Resources Chairman praises federal ruling against roadless rule

A key congressman has praised a May 10 decision by an Idaho judge to issue a temporary injunction against a Clinton administration rule that effectively would block about one-third of the nation's forests from oil drilling and other development. The administration has not yet commented on the ruling.


By the OGJ Online Staff

WASHINGTON, DC, May 11 -- A key congressman has praised a May 10 decision by an Idaho judge to issue a temporary injunction against a Clinton administration rule that effectively would block about one-third of the nation's forests from oil drilling and other development.

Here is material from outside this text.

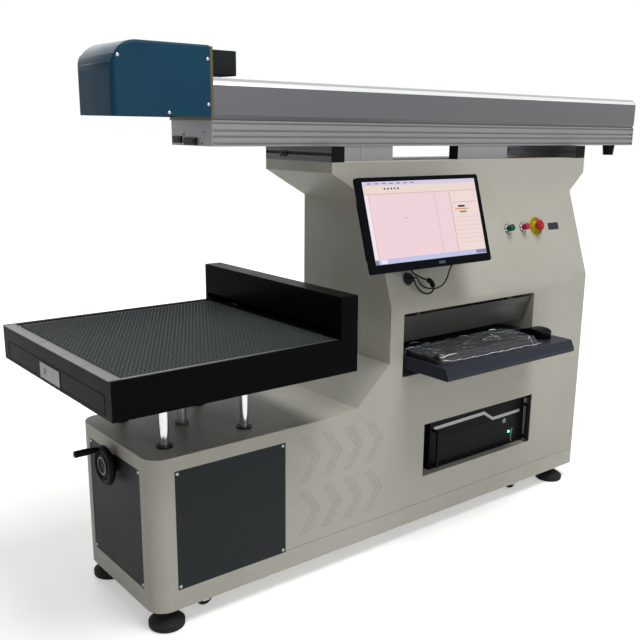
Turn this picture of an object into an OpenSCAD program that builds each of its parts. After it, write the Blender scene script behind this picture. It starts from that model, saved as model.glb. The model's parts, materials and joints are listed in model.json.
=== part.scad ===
/* [Cabinet] */
// Length of the cabinet, left to right
base_length = 1737; // [1650:1:1850]
// Depth of the cabinet, front to back
base_depth = 421; // [400:1:460]
// Height of the cabinet's underside above the floor
floor_gap = 56; // [50:1:80]
// Height of the deck above the cabinet's underside
deck_height = 420; // [400:1:460]
// Radius of the upright corners at the left
corner_r = 48; // [30:1:60]
// Radius of the upright corners at the right
right_corner_r = 6; // [4:1:12]
// Thickness of the sheet steel
sheet = 2.5; // [2:0.5:3]
// Height of the seam above the cabinet's underside
seam_rise = 57; // [40:1:70]
// Width and depth of the seam
seam_gap = 1.5; // [1:0.5:2]

/* [Column] */
// Left face of the column, from the cabinet's left end
column_x = 786; // [760:1:800]
// Height above the deck where the lower flare meets the column
flare_rise = 121; // [80:1:140]
// How far the steep part of the lower flare reaches left
flare_run = 124; // [80:1:140]
// Height above the deck where the steep part ends
flare_break = 8; // [6:1:20]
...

U.S. District Judge Edward J. Lodge in Boise, Idaho, made the decision after Bush Administration attorneys filed documents May 4 stating that the roadless rule could cause "irreparable harm."

The court pleadings came the same day that Agriculture Sec. Ann Veneman said the Forest Service would implement the rule on May 12.

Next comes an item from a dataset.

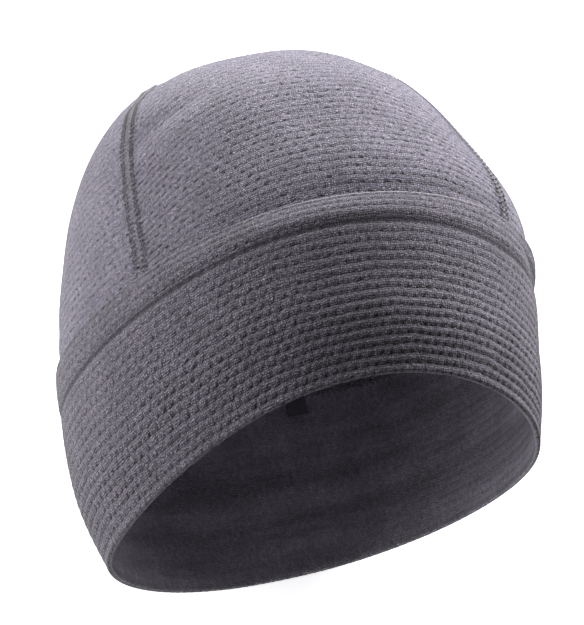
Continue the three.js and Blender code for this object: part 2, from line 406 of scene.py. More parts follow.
def band_mesh(sizes):
    """The band's section taken round the cap, with the knit's relief."""
    along, depth, flat, strength = band_section(sizes)
    cells = round(sizes.band_round / sizes.band_cell)
    columns = cells * 5
    around = np.linspace(0, 2 * math.pi, columns + 1)
    round_flat = np.linspace(0, cells * sizes.band_cell, columns + 1)
    loop = np.append(np.arange(len(along)), 0)
    points = cloth(along[loop][:, None], around[None, :], depth[loop][:, None])
    up = flat[loop]
    up[-1] = flat[-1] + 0.5
    across_grid, up_grid = np.meshgrid(round_flat, up)
    across_grid, moved_up = wander(across_grid, up_grid, cells * sizes.band_cell, 3)
    steady = np.clip(up_grid / 8, 0, 1) * np.clip((BAND_TOP - 4 - up_grid) / 10, 0, 1)
    up_grid += (moved_up - up_grid) * steady * np.clip(np.abs(up_grid - GROOVE_UP) / 6, 0.2, 1)
    lift = knit_lift(
        across_grid, up_grid, sizes.band_cell, sizes.band_course, sizes.band_lean,
        sizes.band_rib_depth, sizes.band_slit_depth,
    ) * strength[loop][:, None]
    lift[-1] = lift[0]
    lift[:, -1] = lift[:, 0]
    return cloth_mesh("band_cloth", points, np.stack([across_grid, up_grid], -1), lift)


# The crown

def crown_form():
    """The plain crown as a closed tree of faces, to lay the panels on."""
    alongs = np.linspace(BAND_TOP - SLOT_DEPTH + 2 * GAP, TOP - 0.5, 100)
    arounds = np.linspace(0, 2 * math.pi, 480, endpoint=False)
    points = cloth(alongs[:, None], arounds[None, :], crown_depth(alongs)[:, None])
    rows, count = points.shape[:2]
    vertices = points.reshape(-1, 3).tolist() + [cloth(TOP, 0.0, 0.0).tolist()]
    faces = [
        (r * count + i, r * count + (i + 1) % count, (r + 1) * count + (i + 1) % count, (r + 1) * count + i)
        for r in range(rows - 1)
        for i in range(count)
    ]
    last = (rows - 1) * count
    faces += [(last + i, last + (i + 1) % count, rows * count) for i in range(count)]
    return BVHTree.FromPolygons(vertices, faces), points[0]


def seam_distance(points, side):
    """How far points lie past one seam line, seen from the front."""
    y = points[:, 1]
    return side * (points[:, 0] - lean_at(y)) - seam_at(y) + GAP / 2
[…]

However, there were strings attached with the endorsement. Veneman said states would have expanded authority to ignore the ban on a case-by-case basis although details on how local authorities could proceed were not expected from the administration until June.

Meanwhile, a key House Republican who opposed the ban was supportive of the latest legal twists in the case.

"Judge Lodge hit the nail squarely on the head today when he issued a preliminary injunction halting the implementation of this roadless rule," said House Committee on Resources Chairman James Hansen (R-Utah). "Judge Lodge's ruling lets us get in there and pull out diseased and dead wood [from forests]. It lets us save lives and try to head off pending disaster."

Hansen also has previously cited a Department of Energy-funded report from last year that warns an estimated (mean) 11.3 tcf of natural gas and 550 million bbl of oil could potentially underlie inventoried roadless areas. The vast majority of those resources are in the Rocky Mountains, where the rule would shut-in an estimated 9.4 tcf.

A total of six lawsuits have been filed by states, tribes, and various interested parties challenging the rule. With this latest ruling, more legal action is expected. Environmental groups say they will appeal the case to the Ninth Circuit US Court of Appeals in San Francisco. It is uncertain if the administration will seek its own appeal although industry groups are pressing the White House to let the ruling stand.